From Nature News: "Rejection improves eventual impact of manuscripts". Apparently, articles average more citations when they get bumped from one journal and published in a different journal, irrespective of whether they get published in a higher-impact or lower-impact journal. For all those who have been tweeting the link, do note that the study has a fairly obvious bias: papers that get bumped and then never published aren't counted...
The Archaeobotanist has a detailed critique of the recent rice domestication paper: "A genome map that is not a map of origins (Rice Genetics Watch returns)". Many of the issues that are problematic in identifying "rice origins" are also problems for identifying human migrations:
The authors have concluded the the closest wild ancestors to cultivated rice are living wild populations in the Pearl River basin. The problem is that rice was domesticated not from living population but from past populations almost certainly from regions where wild rice is no extinct (technically, we would say, extirpated). This study demonstrated that big science and lots of resources do not inevitably produce answers, but that nuanced analysis and critical thinking, and in this case some knowledge of Chinese history, are necessary to direct analyses.
The post's final paragraph discusses the use of archaeological evidence as a reality check on the genetics. I don't have any commitment on rice domestication, but the arguments presented here must be understood.
Clay Shirky in Poynter discusses the media's loss of "trust": "Shirky: ‘We are indeed less willing to agree on what constitutes truth’".
Consider three acts of mainstream media malfeasance unmasked by outsiders: Philip Elmer-DeWitt’s 1995 Time magazine cover story that relied on faked data; CBS News’s 2004 accusations against the President based on forged National Guard memos; and Jonah Lehrer’s 2011 recycling and plagiarism in work he did for the New Yorker and Wired. In all three cases, the ethical lapses were committed by mainstream journalists and unmasked by outsiders working on the Internet, but with very different responses by the institutions that initially published the erroneous material.
I don't endorse Shirky's conclusions but the essay is thought-provoking.
Time magazine's "Moneyland" site has an article by Dan Kadlec: "Why College May Be Totally Free Within 10 Years". The more interesting exchange occurs near the end, where he quotes former Harvard president Lawrence Summers:
There is a reason that people pay a lot of money to go to an event like the Super Bowl when it is free on TV, Summers offers. They get more out of it by being present. Something similar is true of an on-campus education, where you may attend extra-curricular events and engage more fully with faculty and other students.

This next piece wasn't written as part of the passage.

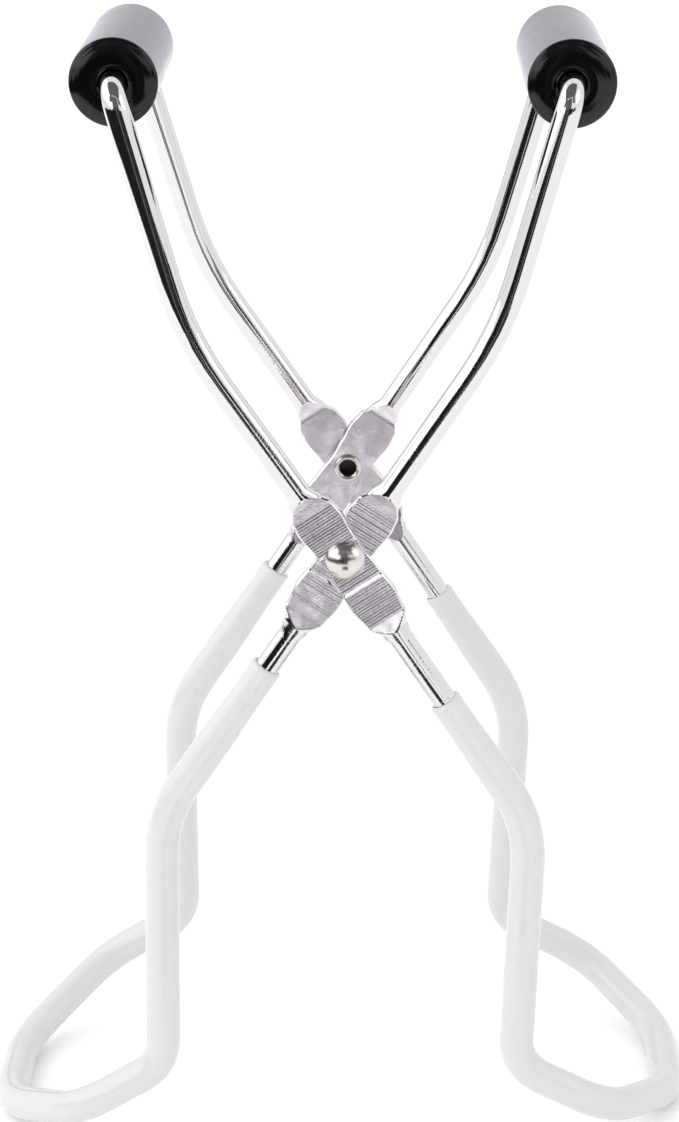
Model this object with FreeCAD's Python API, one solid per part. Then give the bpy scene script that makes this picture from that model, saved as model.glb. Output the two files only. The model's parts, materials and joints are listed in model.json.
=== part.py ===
"""Jar lifter: two crossed wire frames, one nested in the other, riveted at two pivots.

Each frame is one bent wire. Its two cut ends turn inwards and carry the jaw roller, its two arms are
pressed flat where they cross the other frame, and its handle loop is dipped in soft plastic.

Row frame, millimetres: +X to the jaw of the inner frame, +Y from the front arms to the rear arms, +Z up.
The lifter stands open on the noses of its two handle loops, and the origin is on the floor, in the
middle of its width and depth.
"""

import FreeCAD
import Part

import math
import os

V = FreeCAD.Vector

# Wire, and the flats pressed into it at the pivots
WIRE_R = 2.3
FLAT_THICK = 1.9
FLAT_GAP = 0.1            # between the two flats of one pivot
FLAT_UP = 14.5            # from the pivot to where the arm is round again, towards the jaw
FLAT_DOWN = 18.5          # and towards the handle
FLAT_WIDE = 9.4
EDGE_THICK = 1.7          # half thickness of the pressed wire before its faces are coined flat
LAP = 0.94                # share of that distance at which the round bars start, inside the pressed wire

# Height of the pivots, and centre distances from front arm to rear arm
PIVOT_Z = 124.0
PIVOT_SPACING = 56.0      # outer frame
JAW_SPACING = 48.8
HANDLE_SPACING = 61.8

# Lengths between bend corners and bend radii, the same on both frames
UPPER_ARM = 50.0
LOWER_ARM = 62.7
SHANK = 50.2
SHOULDER_R = 62.0
JAW_BEND_R = 4.5
ELBOW_R = 25.3
HEEL_R = 9.0
CORNER_R = 15.5
NOSE_R = 19.0
NOSE_HALF = 12.0          # half the nose of the loop, between its bend corners

# Leans in degrees: arms from the vertical, positive away from the other frame's arm, and the handle
# loop below the horizontal. Lengths as above.
FRAMES = {
    "outer": {
        "jaw_side": -1, "spacing": PIVOT_SPACING,
        "upper": 32.6, "jaw": 14.2, "lower": 31.95, "shank": -3.8,
        "jaw_arm": 44.8, "loop": 28.8, "loop_leg": 20.6, "bare_wire": 33.0,
    },
    "inner": {
        "jaw_side": 1, "spacing": PIVOT_SPACING - 2 * (FLAT_THICK + FLAT_GAP),
        "upper": 34.9, "jaw": 17.0, "lower": 35.0, "shank": 2.0,
        "jaw_arm": 44.1, "loop": 29.8, "loop_leg": 19.6, "bare_wire": 26.0,
    },
}

# Dipped grips: a skin on the wire
GRIP_R = 3.25
TIGHT = 0.02              # radial clearance between parts that are fixed together

# Semi-tubular rivets
SHANK_R = 2.2
HEAD_R = 3.65
HEAD_HIGH = 2.4
CLINCH_R = 2.7
CLINCH_HIGH = 0.7
TAIL_HOLE_R = 1.7
TAIL_HOLE_DEEP = 3.0
RUNNING = 0.08            # radial clearance between parts that turn on each other

# Jaw rollers
ROLLER_R = 7.8
ROLLER_HALF = 19.6        # half length at the rim
DOME = 1.0                # how far the end face stands out at its middle
RIM_R = 0.5
MOUTH_R = 3.0
MOUTH_DEEP = 0.6
STUB_END = 6.0            # from the roller's middle to the wire's cut end


def lean(side, degrees, up):
    """Unit vector in the XZ plane, tilted from the vertical towards side."""
    a = math.radians(degrees)
    return V(side * math.sin(a), 0, math.cos(a) if up else -math.cos(a))


def frame_points(name):
    """The bend corners of one frame's front half, and the directions of its two arms."""
    f = FRAMES[name]
    side = f["jaw_side"]
    up = lean(side, f["upper"], True)
    down = lean(-side, f["lower"], False)
    slope = math.radians(f["loop"])
    out = V(-side * math.cos(slope), 0, -math.sin(slope))
    pivot = V(0, -f["spacing"] / 2, PIVOT_Z)
    shoulder = pivot + up * UPPER_ARM
    jaw = shoulder + lean(side, f["jaw"], True) * f["jaw_arm"]
    elbow = pivot + down * LOWER_ARM
    heel = elbow + lean(-side, f["shank"], False) * SHANK
    corner = heel + out * f["loop_leg"]
    nose = heel + out * ((heel.z - GRIP_R) / math.sin(slope))
    jaw.y = -JAW_SPACING / 2
    heel.y = -HANDLE_SPACING / 2
    corner.y = heel.y
    nose.y = -NOSE_HALF
    return {
        "pivot": pivot, "up": up, "down": down, "shoulder": shoulder, "jaw": jaw,
        "elbow": elbow, "heel": heel, "corner": corner, "nose": nose,
    }


def rear(point):
    """The same point on the rear arm."""
    return V(point.x, -point.y, point.z)


def rounded_path(points, radii):
    """Straight runs through the points, with a tangent arc in place of each inner corner."""
    edges = []
    here = points[0]
    for before, corner, after, radius in zip(points, points[1:], points[2:], radii):
        back = (before - corner).normalize()
        on = (after - corner).normalize()
        half = back.getAngle(on) / 2
        cut = radius / math.tan(half)
        start = corner + back * cut
        end = corner + on * cut
        top = corner + (back + on).normalize() * (radius / math.sin(half) - radius)
        edges.append(Part.LineSegment(here, start).toShape())
        edges.append(Part.Arc(start, top, end).toShape())
        here = end
    edges.append(Part.LineSegment(here, points[-1]).toShape())
    return Part.Wire(edges)


def bar(path, radius):
    """A solid round bar along the path."""
    start = path.Edges[0]
    place = start.valueAt(start.FirstParameter)
    circle = Part.Circle(place, start.tangentAt(start.FirstParameter), radius)
    return path.makePipeShell([Part.Wire(circle.toShape())], True, False)


def handle_path(name, start):
    """The lower half of a frame, from start millimetres below one pivot to the same on the other."""
    p = frame_points(name)
    front = [p["pivot"] + p["down"] * start, p["elbow"], p["heel"], p["corner"], p["nose"]]
    radii = [ELBOW_R, HEEL_R, CORNER_R, NOSE_R]
    return rounded_path(front + [rear(q) for q in reversed(front)], radii + radii[::-1])


def jaw_path(name):
    """One upper arm, from the end of its flat to the stub that turns into the roller."""
    p = frame_points(name)
    stub = V(p["jaw"].x, -STUB_END, p["jaw"].z)
    points = [p["pivot"] + p["up"] * (FLAT_UP * LAP), p["shoulder"], p["jaw"], stub]
    return rounded_path(points, [SHOULDER_R, JAW_BEND_R])


def section(centre, along, half_wide, half_thick, power):
    """A closed superellipse square to along: power 2 is an ellipse, and more is boxier."""
    across = V(along.z, 0, -along.x)
    count = 24
    points = []
    for k in range(count):
        c = math.cos(2 * math.pi * k / count)
        s = math.sin(2 * math.pi * k / count)
        wide = math.copysign(abs(c) ** (2 / power), c) * half_wide
        thick = math.copysign(abs(s) ** (2 / power), s) * half_thick
        points.append(centre + across * wide + V(0, thick, 0))
    curve = Part.BSplineCurve()
    curve.interpolate(points, PeriodicFlag=True)
    return Part.Wire(curve.toShape())


def swollen(share):
    """Half width, half thickness and power of the pressed wire, at a share of the way to the round wire."""
    shape = {
        0.00: (FLAT_WIDE / 2, EDGE_THICK, 3.2),
        0.35: (FLAT_WIDE / 2, EDGE_THICK, 3.2),
        0.70: (FLAT_WIDE * 0.43, EDGE_THICK * 1.1, 2.8),
        0.90: (WIRE_R * 1.14, WIRE_R * 1.03, 2.1),
        1.00: (WIRE_R * 0.96, WIRE_R * 0.96, 2.0),
    }
    return shape[share]


def coin(pivot, along):
    """The two press blocks over a flat, which leave FLAT_THICK between them."""
    across = V(along.z, 0, -along.x)
    low = FLAT_THICK / 2
    high = WIRE_R + 0.6
    outline = [
        (-FLAT_DOWN * 0.97, high), (-FLAT_DOWN * 0.80, low), (FLAT_UP * 0.80, low),
        (FLAT_UP * 0.97, high), (FLAT_UP * 0.97, 2 * high), (-FLAT_DOWN * 0.97, 2 * high),
    ]
    blocks = []
    for face in (-1, 1):
        corners = [pivot + along * u - across * FLAT_WIDE + V(0, face * h, 0) for u, h in outline]
        block = Part.Face(Part.makePolygon(corners + corners[:1]))
        blocks.append(block.extrude(across * (2 * FLAT_WIDE)))
    return blocks


def flat(name):
    """The pressed stretch of one front arm, solid, without its rivet hole."""
    p = frame_points(name)
    along = (p["up"] - p["down"]).normalize()
    towards_jaw = [(p["up"] * (FLAT_UP * share), share) for share in (1.00, 0.90, 0.70, 0.35, 0.00)]
    towards_grip = [(p["down"] * (FLAT_DOWN * share), share) for share in (0.35, 0.70, 0.90, 1.00)]
    sections = []
    for offset, share in towards_jaw + towards_grip:
        sections.append(section(p["pivot"] + offset, along, *swollen(share)))
    return Part.makeLoft(sections, True, False).cut(coin(p["pivot"], along))


def wire_frame(name, hole_r):
    """One whole frame: two jaw arms, two flats and the handle, as one wire."""
    front = bar(jaw_path(name), WIRE_R).fuse(flat(name))
    back = front.mirror(V(0, 0, 0), V(0, 1, 0))
    wire = bar(handle_path(name, FLAT_DOWN * LAP), WIRE_R).fuse([front, back])
    hole = Part.makeCylinder(hole_r, 4 * PIVOT_SPACING, V(0, -2 * PIVOT_SPACING, PIVOT_Z), V(0, 1, 0))
    return wire.cut(hole)


def grip(name):
    """The dipped skin over one handle, a tube open at its two top edges."""
    path = handle_path(name, FRAMES[name]["bare_wire"])
    return bar(path, GRIP_R).cut(bar(path, WIRE_R + TIGHT))


def revolved(outline, place):
    """A solid of revolution about +Y through place. The outline is a list of (radius, y) points."""
    edges = []
    for a, b in zip(outline, outline[1:] + outline[:1]):
        edges.append(Part.LineSegment(V(a[0], a[1], 0), V(b[0], b[1], 0)).toShape())
    face = Part.Face(Part.Wire(edges))
    solid = face.revolve(V(0, 0, 0), V(0, 1, 0), 360)
    solid.translate(place)
    return solid


def rivet(side):
    """One rivet: domed head outside the outer frame, hollow tail rolled over inside the inner frame."""
    stack = 2 * FLAT_THICK + FLAT_GAP
    outside = PIVOT_SPACING / 2 + FLAT_THICK / 2
    crown = (HEAD_R ** 2 + HEAD_HIGH ** 2) / (2 * HEAD_HIGH)
    ball = Part.makeSphere(crown, V(0, HEAD_HIGH - crown, 0))
    head = ball.common(Part.makeCylinder(HEAD_R, HEAD_HIGH, V(0, TIGHT, 0), V(0, 1, 0)))
    shank = Part.makeCylinder(SHANK_R, stack + 0.2 + TIGHT, V(0, -stack - 0.2, 0), V(0, 1, 0))
    tail = [
        (0, -stack - TIGHT), (CLINCH_R, -stack - TIGHT), (CLINCH_R, -stack - CLINCH_HIGH * 0.6),
        (CLINCH_R - 0.35, -stack - CLINCH_HIGH), (0, -stack - CLINCH_HIGH),
    ]
    body = head.fuse([shank, revolved(tail, V(0, 0, 0))])
    mouth = V(0, -stack - CLINCH_HIGH, 0)
    body = body.cut(Part.makeCylinder(TAIL_HOLE_R, TAIL_HOLE_DEEP, mouth, V(0, 1, 0)))
    body.translate(V(0, outside, PIVOT_Z))
    return body if side > 0 else body.mirror(V(0, 0, 0), V(0, 1, 0))


def roller(name):
    """One jaw roller: a thick moulded tube with domed ends, turning on the two wire stubs."""
    place = V(frame_points(name)["jaw"].x, 0, frame_points(name)["jaw"].z)
    crown = (ROLLER_R ** 2 + DOME ** 2) / (2 * DOME)
    solid = Part.makeCylinder(ROLLER_R, 2 * (ROLLER_HALF + DOME), V(0, -ROLLER_HALF - DOME, 0), V(0, 1, 0))
    for face in (-1, 1):
        solid = solid.common(Part.makeSphere(crown, V(0, face * (ROLLER_HALF + DOME - crown), 0)))
    rims = [e for e in solid.Edges if abs(abs(e.CenterOfMass.y) - ROLLER_HALF) < 0.1]
    solid = solid.makeFillet(RIM_R, rims)
    ends = ROLLER_HALF + DOME
    solid = solid.cut(Part.makeCylinder(WIRE_R + RUNNING, 4 * ends, V(0, -2 * ends, 0), V(0, 1, 0)))
    for face in (-1, 1):
        mouth = Part.makeCone(WIRE_R, MOUTH_R + 0.5, MOUTH_DEEP + 0.5,
                              V(0, face * (ends - MOUTH_DEEP), 0), V(0, face, 0))
        solid = solid.cut(mouth)
    solid.translate(place)
    return solid


def build():
    """Every piece by node name, standing on the floor with the origin under its middle."""
    pieces = {
        "outer_wire_frame": wire_frame("outer", SHANK_R + TIGHT),
        "inner_wire_frame": wire_frame("inner", SHANK_R + RUNNING),
        "outer_handle_grip": grip("outer"),
        "inner_handle_grip": grip("inner"),
        "front_rivet": rivet(-1),
        "rear_rivet": rivet(1),
        "outer_jaw_roller": roller("outer"),
        "inner_jaw_roller": roller("inner"),
    }
    left = min(shape.optimalBoundingBox().XMin for shape in pieces.values())
    right = max(shape.optimalBoundingBox().XMax for shape in pieces.values())
    for shape in pieces.values():
        shape.translate(V(-(left + right) / 2, 0, 0))
    return pieces, -(left + right) / 2


if __name__ == "__main__":
    os.makedirs("parts", exist_ok=True)
    pieces, pivot_x = build()
    for node, shape in pieces.items():
        shape.exportStep(f"parts/{node}.step")
        box = shape.optimalBoundingBox()
        print(f"{node}: {shape.Volume:.0f} mm3, valid {shape.isValid()}, solids {len(shape.Solids)},",
              f"x {box.XMin:.2f} {box.XMax:.2f}, y {box.YMin:.2f} {box.YMax:.2f},",
              f"z {box.ZMin:.2f} {box.ZMax:.2f}")
    print(f"pivot axis at x {pivot_x:.3f}, z {PIVOT_Z:.3f}")
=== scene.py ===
import json
import math
import random

import bmesh
import bpy
from mathutils import Matrix, Vector


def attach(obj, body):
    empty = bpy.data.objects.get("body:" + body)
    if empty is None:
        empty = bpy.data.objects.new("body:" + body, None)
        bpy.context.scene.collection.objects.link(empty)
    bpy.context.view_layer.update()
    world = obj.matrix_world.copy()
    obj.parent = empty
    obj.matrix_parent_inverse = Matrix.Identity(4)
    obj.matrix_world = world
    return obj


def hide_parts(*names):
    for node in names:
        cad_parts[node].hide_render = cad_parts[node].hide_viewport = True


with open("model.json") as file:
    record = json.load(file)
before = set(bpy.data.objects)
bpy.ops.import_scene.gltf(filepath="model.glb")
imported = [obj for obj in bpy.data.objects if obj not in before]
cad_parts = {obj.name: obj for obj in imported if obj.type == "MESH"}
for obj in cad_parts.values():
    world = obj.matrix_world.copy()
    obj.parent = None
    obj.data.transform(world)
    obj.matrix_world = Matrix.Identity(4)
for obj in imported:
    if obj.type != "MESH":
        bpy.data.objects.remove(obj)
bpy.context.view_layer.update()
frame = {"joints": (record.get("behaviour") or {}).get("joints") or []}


# ---------------------------------------------------------------------------------------------------
# Studio: a camera on a short telephoto lens, a white paper floor and a white room with two soft light
# boxes. Black and grey cards stand round the set for the chrome to mirror, as its dark streaks.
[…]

"Unbundling" college -- in the sense of unbundling a cable TV package -- is an interesting analogy raised in the article. I have heard a high-level college administrator make the same argument, that our students enjoy their campus experience and don't want to finish college sooner. I couldn't help but respond to this argument on the spot: If we allow students to spend less time on campus, we can open the educational experience to more students, including many who can't afford to spend four years marking time.
John T. Tierney in The Atlantic: "AP Classes Are a Scam".
The traditional monetary argument for AP courses -- that they can enable an ambitious and hardworking student to avoid a semester or even a year of college tuition through the early accumulation of credits -- often no longer holds. Increasingly, students don't receive college credit for high scores on AP courses; they simply are allowed to opt out of the introductory sequence in a major. And more and more students say that's a bad idea, and that they're better off taking their department's courses.
I have some experience working with the new AP biology guidelines, which were formulated following the "Vision and Change" document from the National Academies, and is guiding biology education reform at both secondary and undergraduate levels. So I don't agree with Tierney's criticisms about the "stultification" of the curriculum. But it is clear that AP courses are not treated with any consistency by universities, and results in other disciplines vary widely.